Sen. Rob Stafsholt (R-New Richmond), one of the senate bill’s authors, told the Wisconsin Examiner he believes having a specific goal lets everyone on either side of the issue know where they stand.
“I think part of my concern is this is such a long-time, contentious issue in the state of Wisconsin, I think having a population goal for a species in Wisconsin that we don’t have large, large numbers of, makes sense,” Stafsholt says. “It allows both sides to know where we’re going. The folks that want to have a harvest, they have a goal that we’re trying to get it down to. At the same time, the pro-wolf side can say, they can’t go below this population goal. When you’re dealing with an animal that gets listed and delisted back and forth, having consistency in what the target is, I think it’s important for both sides to have a target.”
A former member of the Wisconsin Bear Hunters Association’s board of directors — which participated in the committee that helped draft the plan — Stafsholt says he doesn’t think the DNR fully listened to the interest groups it invited to participate.
“The DNR consulted with the stakeholders, let them speak their position, as we do on any issue in the Capitol, but there’s no requirement for the DNR to include what they said in the plan,” he says. “Were those groups allowed to give their opinion? Absolutely they were, but there’s no requirement they include their opinion.”
Stafsholt’s bill doesn’t state what number the DNR should choose when setting the population goal, only that it must set a goal — a detail he says got some pushback from other Republicans in the Legislature. But, he says he doesn’t think it’s the Legislature’s place to micromanage the agency in that way.
“Requiring a plan, trusting the agency to use science, there’s a scientific carrying capacity and social carrying capacity and I think that number needs to be decided by the agency,” he says. “I had colleagues that wanted me to put that number in there. The Legislature can require a number but setting the number is up to the agency.”
But conservation interest groups say it’s strange for the Legislature to come over the top after the committee process already involved input from a wide array of views. Conservationists also argue that going without a specific number allows more flexibility in various areas of the state.
“It seems like an odd way for the Legislature to try to regulate the wolf population, going around the process of using an extensive stakeholder committee that developed a rough plan with the DNR,” Wydeven says. “The current plan has better features by focusing control over smaller areas … having that flexibility was important but you didn’t have to drastically decrease the wolf population. The DNR demonstrated then that having more flexible management was good so you could focus on the wolves in the areas causing problems.”

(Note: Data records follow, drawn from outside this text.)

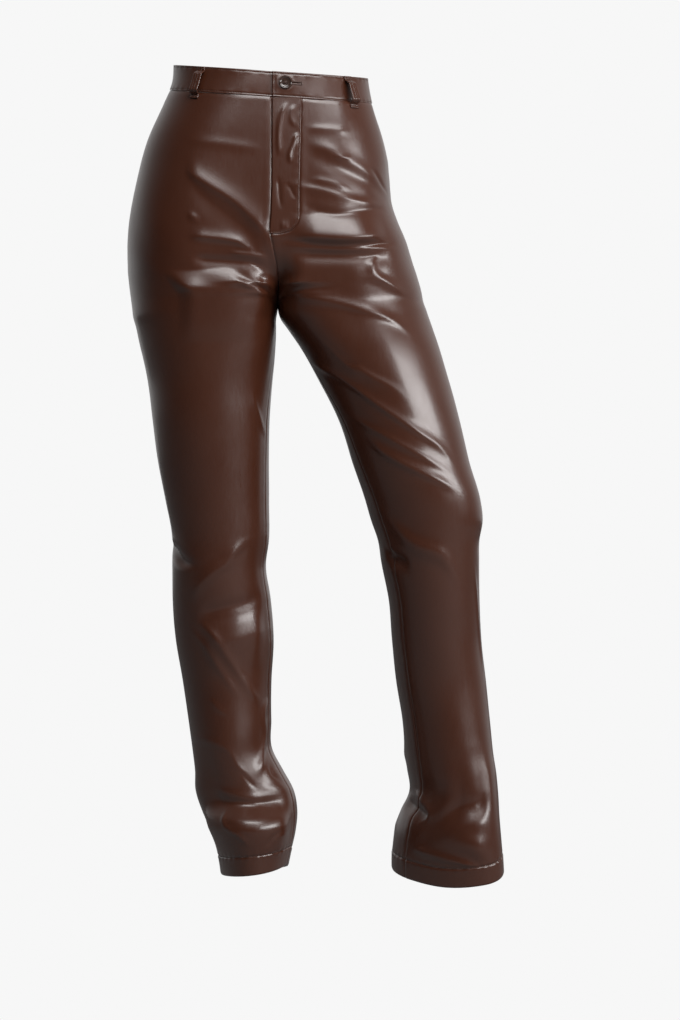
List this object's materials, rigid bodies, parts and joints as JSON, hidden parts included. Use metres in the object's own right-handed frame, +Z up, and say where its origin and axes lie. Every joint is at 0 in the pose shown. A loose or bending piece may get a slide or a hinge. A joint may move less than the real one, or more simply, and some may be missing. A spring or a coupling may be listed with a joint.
{
  "type": "faux leather trousers",
  "caption": "Dark brown faux leather trousers, high waist and straight legs, with a buttoned fly front and belt loops, in a worn, open stance with one leg stepped out",
  "frame": {"origin": "the middle of the waistband ring at half its height, where a wearer holds the trousers", "axes": "+Z up, the front faces -Y, +X is the wearer's left"},
  "size_m": [0.5035, 0.2343, 1.1041],
  "materials": {
    "faux_leather": "smooth and glossy",
    "button": "polished",
    "zip_tape": "matt weave"
  },
  "bodies": {
    "root": {"front_left": "faux_leather", "front_right": "faux_leather", "back_left": "faux_leather", "back_right": "faux_leather", "waistband": "faux_leather", "fly_placket": "faux_leather", "belt_loop_front_left": "faux_leather", "belt_loop_front_right": "faux_leather", "belt_loop_back_left": "faux_leather", "belt_loop_back_right": "faux_leather", "belt_loop_back_centre": "faux_leather", "button": "button", "fly_zip": "zip_tape"}
  },
  "joints": []
}
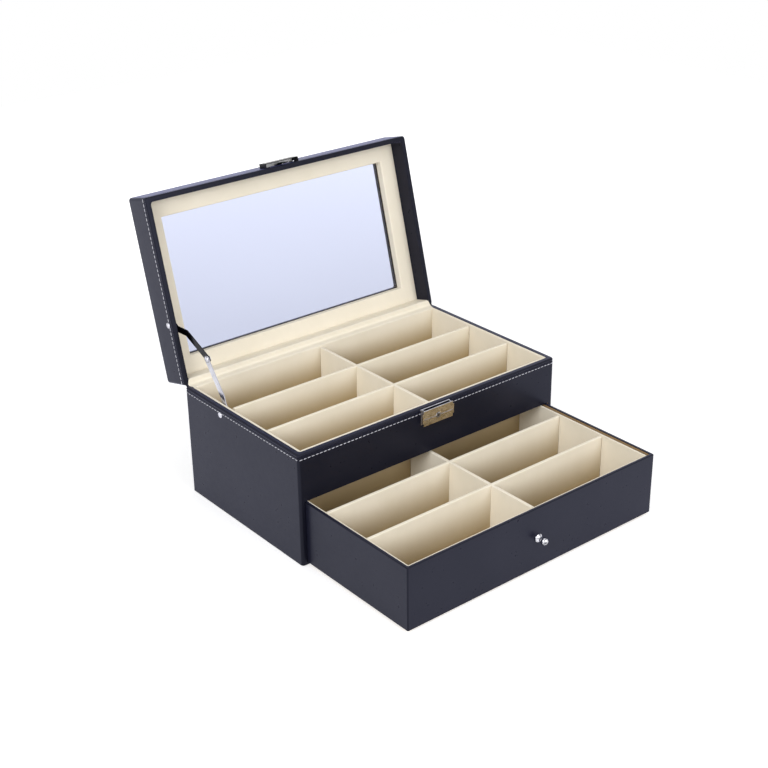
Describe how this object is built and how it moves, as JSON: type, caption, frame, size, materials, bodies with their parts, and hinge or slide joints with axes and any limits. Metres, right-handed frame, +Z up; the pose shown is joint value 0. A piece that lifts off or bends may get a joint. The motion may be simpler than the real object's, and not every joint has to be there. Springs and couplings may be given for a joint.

Wydeven says the last 20 years have shown that Wisconsin’s landscape can handle a lot more wolves than 350. In areas in which wolves are causing a lot of problems, the draft plan allows for more culling, while letting wolves in other parts of the state thrive. Plus, he says the increasing wolf population has had other ecological benefits, including a reduction in the spread of chronic wasting disease among the state’s deer and less overgrazing on tree saplings.
“If we need to control wolves we should control them in the areas they’re causing problems,” he says. “The plan points out two areas of the state that have the most intense depredation. At the same time it allows the areas where wolves aren’t causing problems to maintain more natural population levels.”
A DNR spokesperson declined to comment, saying the agency can’t discuss pending legislation outside of the formal committee process. Both the Assembly and Senate versions of the bill have been referred to their relevant committees.
The Natural Resources Board, which sets policy for the DNR, is expected to vote on the draft plan in October.